What is the point to all this?
Persuasion is a complex concept with all sorts of dimensions. Not every formula (or near formula) will work in all context. In fact, the tried and true intellectual approach works here but not there. Invocations of the vivid works over there but not right here. And so on.
*The Scopes case involved the loss of a very small sum of money, and it was paid by a newspaper. The case was then won in a court of appeals, on a technicality. So, how does intuitive persuasion together with the story telling that goes with it fit together with what is known as legal argument?

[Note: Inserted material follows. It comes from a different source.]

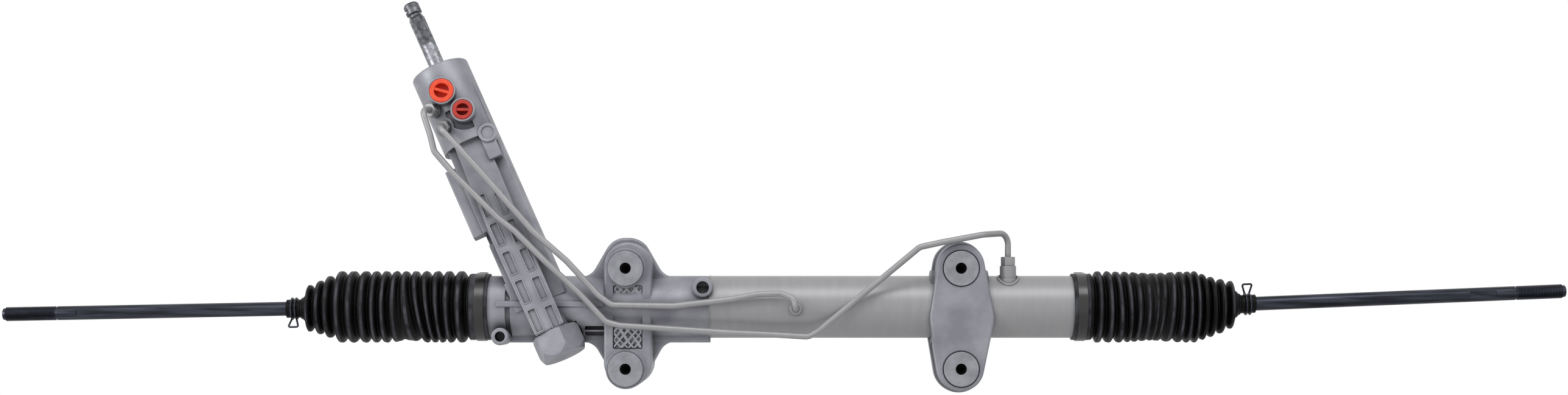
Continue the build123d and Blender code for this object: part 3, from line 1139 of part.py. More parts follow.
def pipe_nuts():
    """Flare nuts of the lines: two on the valve body and one on the cylinder port."""
    nuts = []
    bore = LINE_RADIUS + FIT
    for port in UNION_PORTS:
        base, axis = Vector(*port[0]), Vector(*port[1]).normalized()
        plane = Plane(origin=base + axis * UNION_BOSS_FACE, z_dir=axis)
        nut = extrude(plane * RegularPolygon(LINE_NUT_FLATS / 2, 6, major_radius=False), amount=7.5)
        nut += union_cylinder(port, -1, UNION_BOSS_FACE + 1, UNION_BORE - FIT)
        nuts.append(nut - union_cylinder(port, -2, UNION_BOSS_FACE + 9, bore))
    x, y, z = LONG_PORT
    hexagon = Pos(x, y, LONG_PORT_TOP) * RegularPolygon(LINE_NUT_FLATS / 2, 6, major_radius=False)
    nut = extrude(hexagon, amount=9.0)
    nut += Pos(x, y, LONG_PORT_TOP - 6) * Cylinder(UNION_BORE - FIT, 7, align=FROM_BASE)
    nuts.append(nut - Pos(x, y, LONG_PORT_TOP - 7) * Cylinder(bore, 20, align=FROM_BASE))
    return nuts


PLUG_DISH = 0.62              # share of the plug's radius that is hollow
PLUG_DISH_DEPTH = 3.5


def port_plug(name, turn):
    """Plastic transport plug: dished head with a grip bar across, and a stem in the port's thread."""
    right, height, outer, mouth = PORTS[name]
    radius = mouth - 0.25
    front = PORT_FACE - 0.6
    floor = PORT_FACE + PORT_MOUTH_DEPTH
    head = toward_viewer(right, height, front, floor, radius)
    head = fillet(head.faces().sort_by(Axis.Y)[0].edges(), SMALL_EDGE)
    dish = toward_viewer(right, height, front - 1, floor + PLUG_DISH_DEPTH, radius * PLUG_DISH)
    plane = Plane(origin=CROSSING + TOWER_AXIS * height + TOWER_RIGHT * right + TOWER_BACK * (front + 0.8),
                  x_dir=TOWER_RIGHT, z_dir=TOWER_BACK)
    grip = Rectangle(2 * radius * PLUG_DISH + 1, 2.6)
    bar = extrude(plane * Rot(0, 0, turn) * grip, amount=floor - front - 1)
    stem = toward_viewer(right, height, floor - 0.5, floor + PORT_THREAD_DEPTH - 1, PORT_THREAD_RADIUS - 0.1)
    return head + stem - dish + bar


def build_nodes():
    """Every node of the steering gear by name, still about the rack axis."""
    return {
        "gear_housing": gear_housing(),
        "cylinder_tube": cylinder_tube(),
        "mount_bracket": mount_bracket(),
        "mount_sleeves": mount_sleeves(),
        "mount_washers": mount_washers(),
        "mount_bushes": mount_bushes(),
        "yoke": yoke(),
        "yoke_ring": yoke_ring(),
        "yoke_spring": yoke_spring(),
        "yoke_plug": yoke_plug(),
        "yoke_locknut": yoke_locknut(),
        "pinion": pinion(),
        "torsion_bar": torsion_bar(),
        "lower_pin": cross_pin(BAR_BOTTOM + PIN_INSET, 2 * PINION_SHAFT_RADIUS - 0.6, PIN_RADIUS),
        "upper_pin": cross_pin(BAR_TOP - PIN_INSET, 2 * SHAFT_RADIUS - 1.6, PIN_RADIUS - FIT / 2),
        "input_shaft": input_shaft(),
        "valve_sleeve": valve_sleeve(),
        "valve_rings": valve_rings(),
        "lower_bearing_outer": lower_bearing_outer(),
        "lower_bearing_inner": lower_bearing_inner(),
        "lower_bearing_balls": lower_bearing_balls(),
        "pinion_nut": pinion_nut(),
        "bottom_cap": bottom_cap(),
        "needle_bearing": needle_bearing(),
        "pinion_seal": pinion_seal(),
        "top_bearing": top_bearing(),
        "top_seal": top_seal(),
        "snap_ring": snap_ring(),
        "rack_bar": rack_bar(),
        "piston": piston(),
        "piston_seal": piston_seal(),
        "piston_rings": piston_rings(),
        "inner_seal_carrier": inner_seal_carrier(),
        "inner_rack_seal": inner_rack_seal(),
        "outer_rack_seal": outer_rack_seal(),
        "rack_bush": rack_bush(),
        "bush_ring": bush_ring(),
        "left_socket": socket(-1),
        "right_socket": socket(1),
        "left_lock_washer": lock_washer(-1),
        "right_lock_washer": lock_washer(1),
        "left_ball_seat": ball_seat(-1),
        "right_ball_seat": ball_seat(1),
        "left_tie_rod": tie_rod(-1),
        "right_tie_rod": tie_rod(1),
        "left_boot": boot(-1),
        "right_boot": boot(1),
        "left_boot_band": boot_band(-1),
        "right_boot_band": boot_band(1),
        "left_boot_clip": boot_clip(-1),
        "right_boot_clip": boot_clip(1),
        "long_line": steel_line(LONG_LINE),
        "short_line": steel_line(SHORT_LINE),
        "pipe_nuts": pipe_nuts(),
        "cylinder_port": cylinder_port(),
        "line_collar": line_collar(),
        "feed_port_plug": port_plug("feed", 40),
        "return_port_plug": port_plug("return", 25),
    }


def flat_solids(shape):
    """The separate solids of a node, whether it is one shape or a list of them."""
    if isinstance(shape, list):
        return [solid for item in shape for solid in item.solids()]
    return list(shape.solids())


def main():
    os.makedirs("parts", exist_ok=True)
    to_mount = Pos(0, -MOUNT_PLANE_Y, BOLT_DROP)
    for name, shape in build_nodes().items():
        solids = [to_mount * solid for solid in flat_solids(shape)]
        whole = solids[0] if len(solids) == 1 else Compound(children=solids)
        export_step(whole, f"parts/{name}.step")
        print(name, len(solids), "solids", round(sum(solid.volume for solid in solids)), "mm3")
    print("pinion turns", round(1000 / (PINION_TEETH * MODULE / 2), 4), "rad per metre of rack travel")
    print("smallest bends", round(min(line_radii(LONG_LINE)), 1), round(min(line_radii(SHORT_LINE)), 1))


main()
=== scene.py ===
# %% [markdown]
# # A hydraulic steering rack, dressed over its CAD frame
#
# A van's power steering gear is a long grey assembly: a sand-cast housing with a leaning valve tower, a
# steel cylinder tube, two black bellows and two black tie rods. The CAD model holds every hard piece at
# its real size. Here each of them gets its finish, and the bellows are drawn again as soft folds.

# %% Load the frame
import json
import math

import bpy
import numpy as np
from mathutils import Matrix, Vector


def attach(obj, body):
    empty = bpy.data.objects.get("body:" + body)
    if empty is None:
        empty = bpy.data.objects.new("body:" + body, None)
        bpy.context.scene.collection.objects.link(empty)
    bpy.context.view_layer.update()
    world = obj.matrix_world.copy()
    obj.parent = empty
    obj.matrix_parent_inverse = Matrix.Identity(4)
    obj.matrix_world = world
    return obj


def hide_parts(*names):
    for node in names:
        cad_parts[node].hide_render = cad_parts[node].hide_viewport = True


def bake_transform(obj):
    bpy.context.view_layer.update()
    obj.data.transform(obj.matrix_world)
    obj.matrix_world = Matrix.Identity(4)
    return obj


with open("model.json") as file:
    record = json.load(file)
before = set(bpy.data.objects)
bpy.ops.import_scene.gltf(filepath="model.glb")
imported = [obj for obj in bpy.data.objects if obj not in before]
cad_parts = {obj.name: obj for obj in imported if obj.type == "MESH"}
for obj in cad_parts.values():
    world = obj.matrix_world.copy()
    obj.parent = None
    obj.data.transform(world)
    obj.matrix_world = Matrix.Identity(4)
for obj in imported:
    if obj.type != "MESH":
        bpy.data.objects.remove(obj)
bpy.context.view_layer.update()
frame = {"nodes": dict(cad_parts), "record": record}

MM = 0.001
nodes = frame["nodes"]

# %% [markdown]
# ## Camera
#
# The gear was photographed square on, from about two metres, level with its rack. A 50 mm lens with a small
# upward shift gives the photograph's frame without tilting the camera, so upright edges stay upright.

# %% Camera
RACK_Y = -33.0 * MM  # the rack's axis in the frame
RACK_Z = 11.4 * MM
PHOTO_WIDTH = 2576  # in pixels
FOCAL_PIXELS = 3600  # the lens' length in pixels of the photograph
SENSOR_WIDTH = 36.0  # in mm
UPWARD_SHIFT = 0.0642  # in widths of the sensor
CAMERA_X = -0.009
CAMERA_DISTANCE = 2.16  # in front of the rack's axis, in metres
CAMERA_LIFT = 0.0086  # above the rack's axis, in metres
scene = bpy.context.scene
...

**The current case just decided in the the United States District Court for the Western District of Texas, Austin Division, Whole Woman’s Health v. David Lakey, M.D. 1:14-CV-284-LY (August 19, 2014) is worth thinking about in connection with considering how persuasion works in today’s courts. The document is entitled MEMORANDUM OPINION INCORPORATING FINDINGS OF FACT AND CONCLUSIONS OF LAW. It is easily findable on the Net. (Stay tuned for the the appellate review in the Fifth Circuit. Two Stages? One on abatement? One of merits?) (Dr. Lakey is the Commissioner of the Texas Department of State Health Services and is a party in his official capacity only. The recently indicted governor is not a party at all.)